Copy the records below verbatim, from the first line through the line containing "return x + (span", inclusive, and output nothing else.

§ Modeling code records:
═══
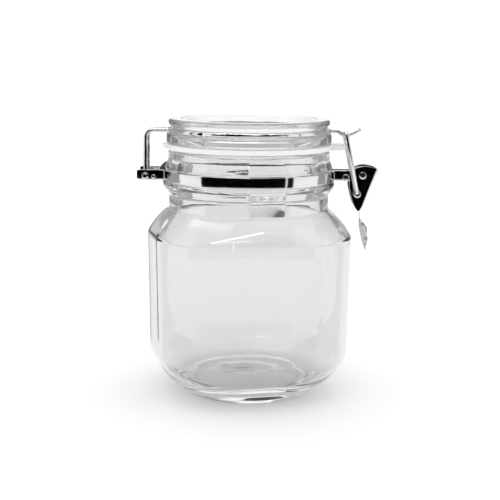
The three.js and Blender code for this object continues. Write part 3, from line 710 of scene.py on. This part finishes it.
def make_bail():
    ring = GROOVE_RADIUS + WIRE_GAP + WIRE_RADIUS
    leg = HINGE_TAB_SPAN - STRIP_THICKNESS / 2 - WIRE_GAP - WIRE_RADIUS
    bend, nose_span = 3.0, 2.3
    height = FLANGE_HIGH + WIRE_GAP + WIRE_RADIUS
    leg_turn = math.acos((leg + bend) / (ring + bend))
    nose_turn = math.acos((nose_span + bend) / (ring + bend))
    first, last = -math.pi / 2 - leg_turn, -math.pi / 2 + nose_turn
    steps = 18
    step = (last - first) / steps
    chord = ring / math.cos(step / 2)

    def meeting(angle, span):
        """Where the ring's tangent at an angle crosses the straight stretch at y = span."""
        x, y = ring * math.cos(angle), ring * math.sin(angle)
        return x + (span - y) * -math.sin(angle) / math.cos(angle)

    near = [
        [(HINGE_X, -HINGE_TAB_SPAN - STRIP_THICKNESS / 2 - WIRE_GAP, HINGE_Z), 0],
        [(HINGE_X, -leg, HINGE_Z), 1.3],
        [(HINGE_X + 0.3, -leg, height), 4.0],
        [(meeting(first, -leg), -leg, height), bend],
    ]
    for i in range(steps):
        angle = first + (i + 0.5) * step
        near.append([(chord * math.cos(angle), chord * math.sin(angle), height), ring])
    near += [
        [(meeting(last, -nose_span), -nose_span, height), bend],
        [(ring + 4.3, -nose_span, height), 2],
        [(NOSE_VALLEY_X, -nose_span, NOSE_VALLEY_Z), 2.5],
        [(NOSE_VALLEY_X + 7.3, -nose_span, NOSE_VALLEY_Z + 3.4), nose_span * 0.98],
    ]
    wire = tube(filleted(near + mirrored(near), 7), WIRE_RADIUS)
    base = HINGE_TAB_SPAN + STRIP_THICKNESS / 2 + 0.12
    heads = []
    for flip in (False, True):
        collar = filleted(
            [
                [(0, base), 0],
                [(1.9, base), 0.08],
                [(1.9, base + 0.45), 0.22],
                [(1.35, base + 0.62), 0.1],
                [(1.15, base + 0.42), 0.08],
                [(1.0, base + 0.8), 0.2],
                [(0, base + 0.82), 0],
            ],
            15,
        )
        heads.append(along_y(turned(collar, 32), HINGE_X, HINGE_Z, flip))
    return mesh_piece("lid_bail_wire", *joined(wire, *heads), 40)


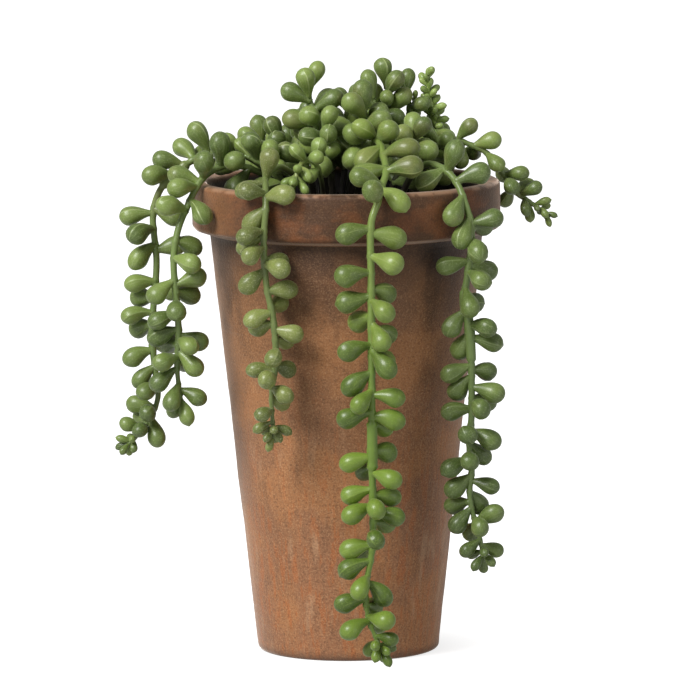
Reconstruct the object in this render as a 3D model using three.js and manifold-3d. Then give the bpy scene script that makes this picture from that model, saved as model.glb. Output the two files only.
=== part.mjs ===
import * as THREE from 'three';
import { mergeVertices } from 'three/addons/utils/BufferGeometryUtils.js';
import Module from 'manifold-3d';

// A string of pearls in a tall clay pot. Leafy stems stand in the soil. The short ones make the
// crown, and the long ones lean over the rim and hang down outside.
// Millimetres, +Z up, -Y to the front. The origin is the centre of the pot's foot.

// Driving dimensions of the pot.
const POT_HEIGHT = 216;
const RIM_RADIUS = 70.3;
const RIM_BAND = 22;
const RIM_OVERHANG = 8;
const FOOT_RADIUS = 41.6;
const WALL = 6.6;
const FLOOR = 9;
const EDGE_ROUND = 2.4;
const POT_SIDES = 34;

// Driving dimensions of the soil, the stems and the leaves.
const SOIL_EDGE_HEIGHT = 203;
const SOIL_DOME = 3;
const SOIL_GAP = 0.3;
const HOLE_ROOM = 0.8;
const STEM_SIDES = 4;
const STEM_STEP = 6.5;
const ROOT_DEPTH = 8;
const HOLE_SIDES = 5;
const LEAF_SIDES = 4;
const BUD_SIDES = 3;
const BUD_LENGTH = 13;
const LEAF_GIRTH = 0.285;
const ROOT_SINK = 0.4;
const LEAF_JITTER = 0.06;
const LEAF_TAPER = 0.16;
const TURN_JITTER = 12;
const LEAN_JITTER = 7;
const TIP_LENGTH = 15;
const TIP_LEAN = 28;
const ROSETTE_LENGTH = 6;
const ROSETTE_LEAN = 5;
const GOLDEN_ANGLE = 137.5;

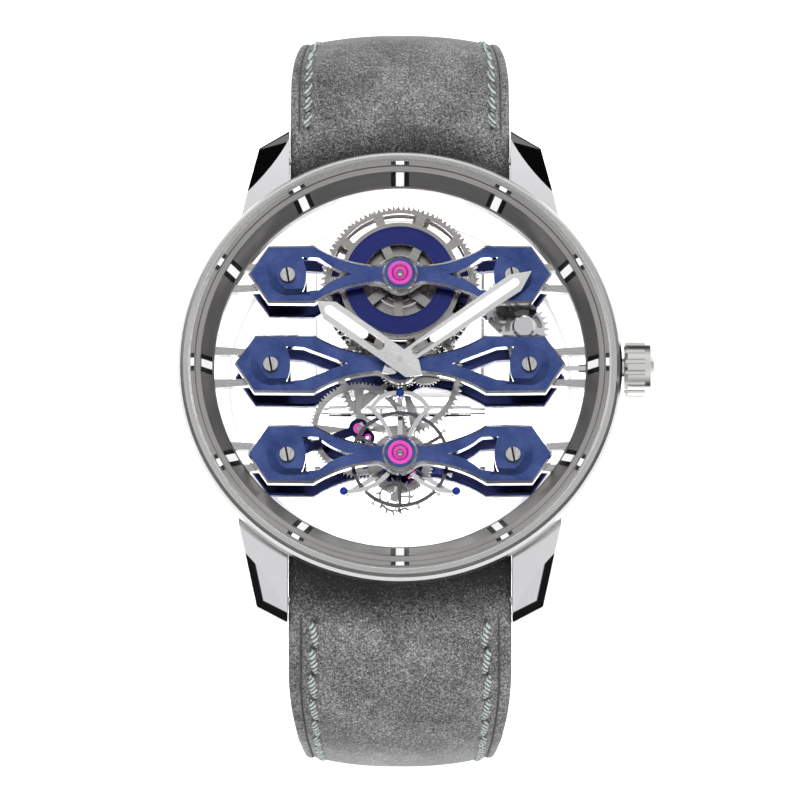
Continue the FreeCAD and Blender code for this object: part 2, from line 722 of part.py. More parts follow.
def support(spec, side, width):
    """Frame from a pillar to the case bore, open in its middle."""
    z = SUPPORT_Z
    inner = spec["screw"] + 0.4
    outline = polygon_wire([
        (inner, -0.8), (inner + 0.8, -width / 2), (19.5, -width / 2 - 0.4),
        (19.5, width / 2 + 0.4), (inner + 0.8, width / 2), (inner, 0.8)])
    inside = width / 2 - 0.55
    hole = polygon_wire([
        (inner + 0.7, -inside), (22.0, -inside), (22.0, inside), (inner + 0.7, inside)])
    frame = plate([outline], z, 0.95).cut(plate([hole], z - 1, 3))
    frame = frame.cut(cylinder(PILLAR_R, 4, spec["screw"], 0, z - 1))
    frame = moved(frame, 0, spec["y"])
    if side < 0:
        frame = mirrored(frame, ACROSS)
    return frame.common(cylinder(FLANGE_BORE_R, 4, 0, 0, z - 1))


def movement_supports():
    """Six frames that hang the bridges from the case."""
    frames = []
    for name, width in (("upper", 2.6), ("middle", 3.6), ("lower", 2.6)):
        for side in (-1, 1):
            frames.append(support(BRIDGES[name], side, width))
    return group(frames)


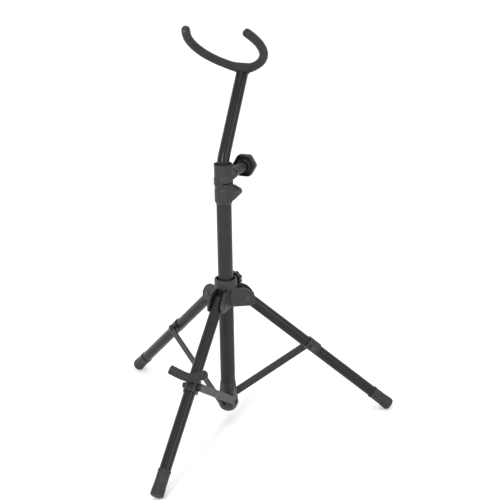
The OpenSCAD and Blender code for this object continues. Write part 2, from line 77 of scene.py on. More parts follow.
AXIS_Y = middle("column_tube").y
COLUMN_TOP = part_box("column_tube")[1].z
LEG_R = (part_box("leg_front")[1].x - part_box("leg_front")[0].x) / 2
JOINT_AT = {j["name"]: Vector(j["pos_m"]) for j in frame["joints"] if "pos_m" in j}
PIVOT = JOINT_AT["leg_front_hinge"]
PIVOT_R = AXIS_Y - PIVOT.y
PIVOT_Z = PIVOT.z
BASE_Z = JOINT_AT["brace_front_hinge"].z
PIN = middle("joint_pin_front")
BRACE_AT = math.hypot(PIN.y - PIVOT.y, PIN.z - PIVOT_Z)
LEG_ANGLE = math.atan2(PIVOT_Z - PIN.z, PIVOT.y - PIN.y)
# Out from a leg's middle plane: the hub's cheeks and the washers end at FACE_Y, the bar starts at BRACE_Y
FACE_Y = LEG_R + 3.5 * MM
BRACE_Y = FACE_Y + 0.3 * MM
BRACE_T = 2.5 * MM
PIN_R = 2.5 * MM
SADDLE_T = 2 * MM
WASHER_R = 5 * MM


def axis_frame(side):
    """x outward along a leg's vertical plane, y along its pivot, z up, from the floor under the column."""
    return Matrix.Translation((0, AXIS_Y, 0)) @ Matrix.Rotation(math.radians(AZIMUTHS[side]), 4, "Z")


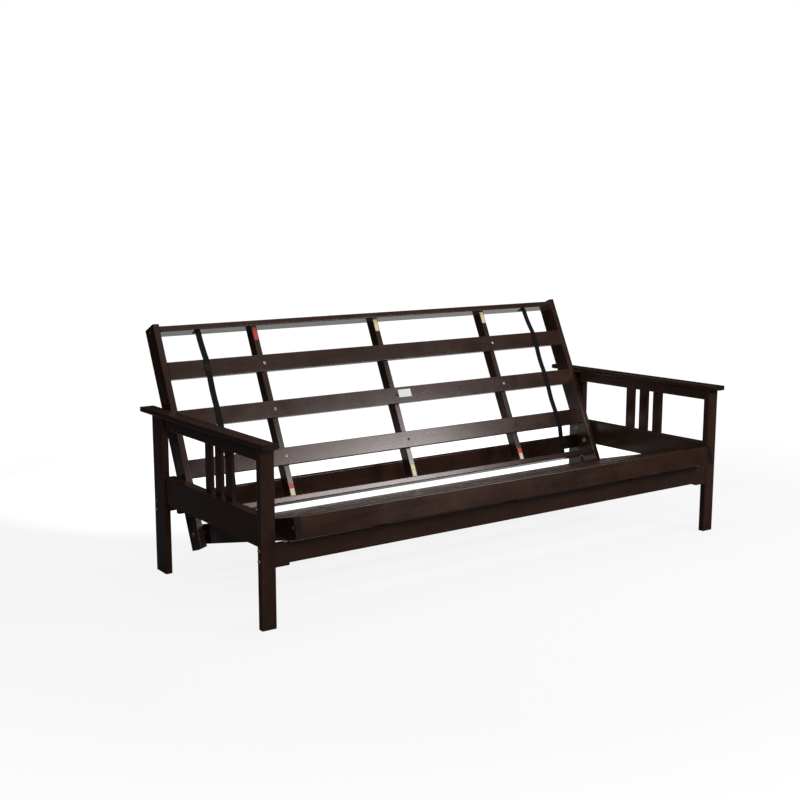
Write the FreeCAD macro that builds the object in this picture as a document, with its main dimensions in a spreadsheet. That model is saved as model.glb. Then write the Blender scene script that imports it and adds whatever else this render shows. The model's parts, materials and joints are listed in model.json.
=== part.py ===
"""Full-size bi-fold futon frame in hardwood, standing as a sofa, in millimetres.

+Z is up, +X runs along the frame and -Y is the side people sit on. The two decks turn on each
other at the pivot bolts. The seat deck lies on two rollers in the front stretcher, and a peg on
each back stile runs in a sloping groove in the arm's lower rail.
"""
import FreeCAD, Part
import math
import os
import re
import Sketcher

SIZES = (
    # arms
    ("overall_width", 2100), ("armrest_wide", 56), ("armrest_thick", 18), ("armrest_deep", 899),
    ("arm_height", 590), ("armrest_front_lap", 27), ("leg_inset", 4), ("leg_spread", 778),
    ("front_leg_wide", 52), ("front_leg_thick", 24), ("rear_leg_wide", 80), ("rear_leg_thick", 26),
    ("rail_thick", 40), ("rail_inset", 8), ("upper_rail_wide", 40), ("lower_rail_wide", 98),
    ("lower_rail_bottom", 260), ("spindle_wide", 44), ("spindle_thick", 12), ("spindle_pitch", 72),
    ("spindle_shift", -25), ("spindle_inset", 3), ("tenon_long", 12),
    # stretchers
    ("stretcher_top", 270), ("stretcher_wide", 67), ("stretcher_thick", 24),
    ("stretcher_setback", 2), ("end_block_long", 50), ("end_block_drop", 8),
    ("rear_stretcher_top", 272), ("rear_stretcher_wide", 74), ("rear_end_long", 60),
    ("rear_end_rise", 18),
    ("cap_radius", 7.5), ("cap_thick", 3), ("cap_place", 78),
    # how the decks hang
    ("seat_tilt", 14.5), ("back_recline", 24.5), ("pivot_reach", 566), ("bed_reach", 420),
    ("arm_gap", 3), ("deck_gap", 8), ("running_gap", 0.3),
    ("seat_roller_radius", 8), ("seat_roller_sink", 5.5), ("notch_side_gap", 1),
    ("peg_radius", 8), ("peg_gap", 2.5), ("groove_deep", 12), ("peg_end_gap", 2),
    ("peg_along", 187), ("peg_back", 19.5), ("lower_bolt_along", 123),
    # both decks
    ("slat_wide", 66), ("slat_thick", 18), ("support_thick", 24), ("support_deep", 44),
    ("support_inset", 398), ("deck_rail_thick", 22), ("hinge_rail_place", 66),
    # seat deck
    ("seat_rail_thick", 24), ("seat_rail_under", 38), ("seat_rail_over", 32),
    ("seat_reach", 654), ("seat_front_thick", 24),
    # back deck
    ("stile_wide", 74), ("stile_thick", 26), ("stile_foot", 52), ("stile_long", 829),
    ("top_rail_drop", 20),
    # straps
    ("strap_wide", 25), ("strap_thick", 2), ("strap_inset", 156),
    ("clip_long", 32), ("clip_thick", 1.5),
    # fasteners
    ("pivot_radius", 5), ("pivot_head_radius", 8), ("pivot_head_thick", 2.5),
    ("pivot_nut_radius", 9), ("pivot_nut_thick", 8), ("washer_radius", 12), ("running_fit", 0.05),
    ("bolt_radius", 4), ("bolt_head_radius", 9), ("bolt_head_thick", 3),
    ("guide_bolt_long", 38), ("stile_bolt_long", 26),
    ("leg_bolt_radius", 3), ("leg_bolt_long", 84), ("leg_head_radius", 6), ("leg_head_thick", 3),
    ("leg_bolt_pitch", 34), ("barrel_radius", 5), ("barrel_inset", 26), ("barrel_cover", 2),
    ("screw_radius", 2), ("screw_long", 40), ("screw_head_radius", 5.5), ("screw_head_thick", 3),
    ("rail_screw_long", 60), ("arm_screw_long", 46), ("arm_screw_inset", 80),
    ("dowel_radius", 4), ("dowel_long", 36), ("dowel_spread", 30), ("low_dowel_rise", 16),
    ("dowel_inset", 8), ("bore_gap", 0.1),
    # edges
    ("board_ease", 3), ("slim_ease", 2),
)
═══
§ The output:
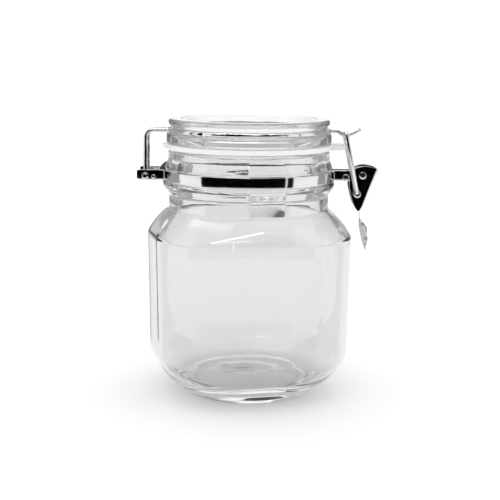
The three.js and Blender code for this object continues. Write part 3, from line 710 of scene.py on. This part finishes it.
def make_bail():
    ring = GROOVE_RADIUS + WIRE_GAP + WIRE_RADIUS
    leg = HINGE_TAB_SPAN - STRIP_THICKNESS / 2 - WIRE_GAP - WIRE_RADIUS
    bend, nose_span = 3.0, 2.3
    height = FLANGE_HIGH + WIRE_GAP + WIRE_RADIUS
    leg_turn = math.acos((leg + bend) / (ring + bend))
    nose_turn = math.acos((nose_span + bend) / (ring + bend))
    first, last = -math.pi / 2 - leg_turn, -math.pi / 2 + nose_turn
    steps = 18
    step = (last - first) / steps
    chord = ring / math.cos(step / 2)

    def meeting(angle, span):
        """Where the ring's tangent at an angle crosses the straight stretch at y = span."""
        x, y = ring * math.cos(angle), ring * math.sin(angle)
        return x + (span - y) * -math.sin(angle) / math.cos(angle)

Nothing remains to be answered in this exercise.